Middle East coverage stays intense and fragmented: [Al Jazeera] reports Iran says a US-Israeli projectile struck a synagogue in Tehran—an allegation that is difficult to verify independently from public footage alone—while [Straits Times] reports a Saudi petrochemical complex was hit after barrages targeted the kingdom’s east, widening the map of critical infrastructure risk. On Iran’s internal power picture, [JPost] carries a report claiming Mojtaba Khamenei is unconscious—high-impact if true, but still unverified and disputed by the absence of independent confirmation. In Europe, politics and policy capacity are under strain: [Politico.eu] argues EU foreign policy is repeatedly getting stuck under unanimity rules, even as crises multiply. In the Indo-Pacific, cross-strait symbolism moves into the foreground; [DW] and [SCMP] report Taiwan opposition leader Cheng Li-wun’s “peace” visit to China, a trip that may lower temperature rhetorically while raising questions in Taipei about transparency and leverage.

Social Soundbar

People are asking a blunt question: if strikes on power plants and bridges are threatened, what specific military objectives are being claimed, and what civilian-harm mitigation standards will be published afterward, if at all ([France24], [BBC News])?

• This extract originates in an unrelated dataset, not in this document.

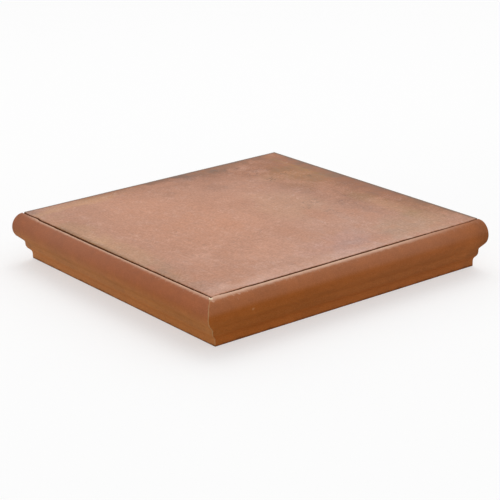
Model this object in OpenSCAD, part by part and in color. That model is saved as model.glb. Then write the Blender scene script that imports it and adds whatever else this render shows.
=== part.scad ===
// Corner stair tread of fired clay: a flat square tile seated in two moulded
// nosing strips, which run along its front and left sides and meet in a mitre.
// Origin: centre of the footprint, at the level of the nosing's foot.
// +Z is up, the front nosing faces -Y and the left nosing faces -X.

/* [Overall] */
// Side of the square footprint, from nose line to back edge
side = 330; // [240:1:500]
// Height from the foot of the nosing to the tread
height = 50; // [41:1:80]

/* [Tread tile] */
// Thickness of the tread tile
tile_t = 12; // [8:0.5:16]
// Rounding of the tile's top edges
tile_ease = 1.2; // [0.4:0.1:3]

/* [Joint] */
// Width of the open joint between the tile and each nosing
joint_gap = 2; // [0.8:0.1:4]
// Distance from the nose line in to the middle of the joint
joint_in = 13.4; // [11:0.1:18]
// Width of the nosing's ledge under the tile, from the tile's edge inwards
ledge_w = 21; // [15:0.5:40]

/* [Nosing moulding] */
// Radius of the half-round nose
nose_r = 13; // [10:0.1:17]
// Slope of the splay under the nose, in degrees from level
neck_splay = 40; // [25:1:60]
// Radius of the hollow where that splay meets the band
neck_hollow_r = 4; // [0.5:0.1:8]
// Distance from the nose line in to the band under the nose
band_in = 13.2; // [9:0.1:16]
// Height of the band's lower corner before it is rounded
band_low = 14; // [8:0.1:24]
// Rounding of the band's lower corner
band_ease = 8; // [0.5:0.1:10]
// Slope of the splay below the band, in degrees from level
foot_splay = 40; // [25:1:60]
// Radius of the hollow where that splay meets the plinth
foot_hollow_r = 6; // [0.5:0.1:8]
// Distance from the nose line in to the face of the plinth
plinth_in = 20.7; // [17:0.1:26]
// Rounding of the nosing's edges at the joint and at the foot
arris_ease = 0.8; // [0.2:0.1:1.2]

/* [Hidden] */

$fn = 96;
// How far a cutting body reaches past the face that it cuts
over = 5;
// Lowest and highest of X and of Y over the whole footprint
near = -side / 2;
far = side / 2;

// Faces on the two sides of the joint
upstand_in = joint_in - joint_gap / 2;
tile_in = joint_in + joint_gap / 2;
// The ledge carries the tile, and the nosing's back stands against the riser
ledge_z = height - tile_t;
nosing_back = tile_in + ledge_w;

// Centre of the half-round nose, and the point where the splay leaves it
nose_c = [nose_r, height - nose_r];
neck_start = nose_c - nose_r * [sin(neck_splay), cos(neck_splay)];
// Square corners: the neck, the band's lower one and the foot of its splay
neck = [band_in, neck_start[1] - (band_in - neck_start[0]) * tan(neck_splay)];
band = [band_in, band_low];
heel = [plinth_in, band_low - (plinth_in - band_in) * tan(foot_splay)];
// Each hollow is as large as the faces beside it leave room for
neck_room = neck[1] - band[1] - reach(foot_splay, band_ease);
neck_hollow = min(neck_hollow_r, neck_room / reach(neck_splay, 1));
heel_room = min(heel[1] - arris_ease, norm(heel - band) - reach(foot_splay, band_ease));
heel_hollow = min(foot_hollow_r, heel_room / reach(foot_splay, 1));
neck_arc = hollow_arc(neck, neck_splay, neck_hollow);
band_arc = ease_arc(band, foot_splay, band_ease);
heel_arc = hollow_arc(heel, foot_splay, heel_hollow);

// How far a rounding of radius r reaches from the corner between a splay and
// an upright face.
function reach(slope, r) = r * tan((90 - slope) / 2);

// First point, centre and last point of the hollow at p, where an upright face
// goes on down from the foot of a splay.
function hollow_arc(p, slope, r) = [
    p - reach(slope, r) * [cos(slope), -sin(slope)],
    p - [r, reach(slope, r)],
    p - [0, reach(slope, r)]
];

// First point, centre and last point of the rounding at p, where a splay goes
// on from the foot of an upright face.
function ease_arc(p, slope, r) = [
    p + [0, reach(slope, r)],
    p + [r, reach(slope, r)],
    p + reach(slope, r) * [cos(slope), -sin(slope)]
];

// What is cut from a square corner to leave a quarter round. The corner is at
// the origin, and the material lies towards +X and +Y.
module corner_cut(r) {
    difference() {
        translate([-over, -over]) square(r + over);
        translate([r, r]) circle(r);
    }
}

// Nose with the splay that runs in under it, down to the neck. Where the neck
// has no room for its hollow, the splay runs on to the back.
module nose_section() {
    run = nosing_back - neck_start[0];
    hollow = neck_hollow > 0;
    foot = hollow ? concat(neck_arc, [[nosing_back, neck_arc[2][1]]])
                  : [neck_start + run * [1, -tan(neck_splay)]];
    translate(nose_c) circle(nose_r);
    difference() {
        polygon(concat([nose_c, neck_start], foot, [[nosing_back, ledge_z], [nose_c[0], ledge_z]]));
        if (hollow) translate(neck_arc[1]) circle(neck_hollow);
    }
}

// Band, lower splay and plinth under the nose.
module foot_section() {
    top = neck_hollow > 0 ? neck_arc[2][1] : ledge_z;
    difference() {
        union() {
            polygon(concat([[band_in, top]], band_arc, heel_arc,
                [[plinth_in, 0], [nosing_back, 0], [nosing_back, top]]));
            translate(band_arc[1]) circle(band_ease);
        }
        translate(heel_arc[1]) circle(heel_hollow);
    }
}

// Cross-section of a nosing: X runs in from the nose line, and Y is height.
module nosing_section() {
    difference() {
        union() {
            nose_section();
            foot_section();
        }
        translate([0, -height]) square([nosing_back + over, height]);
        translate([upstand_in, ledge_z]) square([nosing_back, tile_t + over]);
        translate([upstand_in, height]) mirror([1, 0]) mirror([0, 1]) corner_cut(arris_ease);
        translate([plinth_in, 0]) corner_cut(arris_ease);
        translate([nosing_back, 0]) mirror([1, 0]) corner_cut(arris_ease);
    }
}

// Plan of the half of the footprint on the front side of the mitre.
module front_half() {
    polygon([[near - over, near - over], [far + over, near - over], [far + over, far + over]]);
}

// Nosing along the front side, mitred at its left end and square at its right.
module nosing_strip() {
    intersection() {
        translate([near, near, 0]) rotate([90, 0, 90]) linear_extrude(side) nosing_section();
        translate([0, 0, -over]) linear_extrude(height + 2 * over) front_half();
    }
}

// Cross-section of the tile, with its two top edges rounded.
module tile_section() {
    tile_w = side - tile_in;
    difference() {
        square([tile_w, tile_t]);
        translate([0, tile_t]) mirror([0, 1]) corner_cut(tile_ease);
        translate([tile_w, tile_t]) mirror([1, 0]) mirror([0, 1]) corner_cut(tile_ease);
    }
}

// Slab that runs along X with the tile's section.
module tile_slab() {
    translate([near + tile_in, near + tile_in, ledge_z])
        rotate([90, 0, 90])
            linear_extrude(side - tile_in) tile_section();
}

module tread_tile() {
    color("#BE9079") intersection() {
        tile_slab();
        mirror([1, -1, 0]) tile_slab();
    }
}

module nosing_front() {
    color("#94553A") nosing_strip();
}

module nosing_left() {
    color("#9C5D40") mirror([1, -1, 0]) nosing_strip();
}

tread_tile();
nosing_front();
nosing_left();
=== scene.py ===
"""Looks of a corner stair tread of fired clay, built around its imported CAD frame.

The tread is a flat square tile seated in two moulded nosing strips that meet in
a mitre. Each piece here stands for the CAD node of the same name, in metres and
in the same frame: +Z is up, the front nosing faces -Y and the left one -X.
"""

import logging
import math
from collections.abc import Sequence
from dataclasses import dataclass, replace
from enum import Enum

import bmesh
import bpy
import numpy as np
from mathutils import Matrix, Vector


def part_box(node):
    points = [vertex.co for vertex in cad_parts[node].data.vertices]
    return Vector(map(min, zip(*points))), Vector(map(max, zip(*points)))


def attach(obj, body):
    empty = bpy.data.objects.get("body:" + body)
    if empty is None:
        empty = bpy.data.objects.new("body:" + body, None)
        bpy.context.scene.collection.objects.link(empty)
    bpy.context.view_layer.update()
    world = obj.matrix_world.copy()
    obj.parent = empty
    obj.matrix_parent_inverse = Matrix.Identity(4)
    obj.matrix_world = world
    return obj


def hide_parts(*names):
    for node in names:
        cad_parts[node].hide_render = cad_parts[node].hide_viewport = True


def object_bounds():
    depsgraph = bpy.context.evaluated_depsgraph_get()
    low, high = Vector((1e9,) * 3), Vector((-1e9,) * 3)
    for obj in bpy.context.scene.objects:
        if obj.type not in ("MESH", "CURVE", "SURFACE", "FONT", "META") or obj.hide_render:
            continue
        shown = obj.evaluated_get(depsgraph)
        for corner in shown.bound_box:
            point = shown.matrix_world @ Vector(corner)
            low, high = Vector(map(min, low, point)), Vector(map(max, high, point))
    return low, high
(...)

They’re also asking what “reopening” Hormuz means in practice if exceptions and side-deals are already happening ([Semafor]). Questions that deserve more airtime: how will investigators authenticate contested strike claims—like the reported synagogue damage—before they harden into justification narratives ([Al Jazeera])? And while the hour spotlights Iran, which institutions are tracking the quieter emergencies—blackouts, hunger, and displacement—before they become irreversible facts on the ground ([Semafor], [Foreignpolicy])?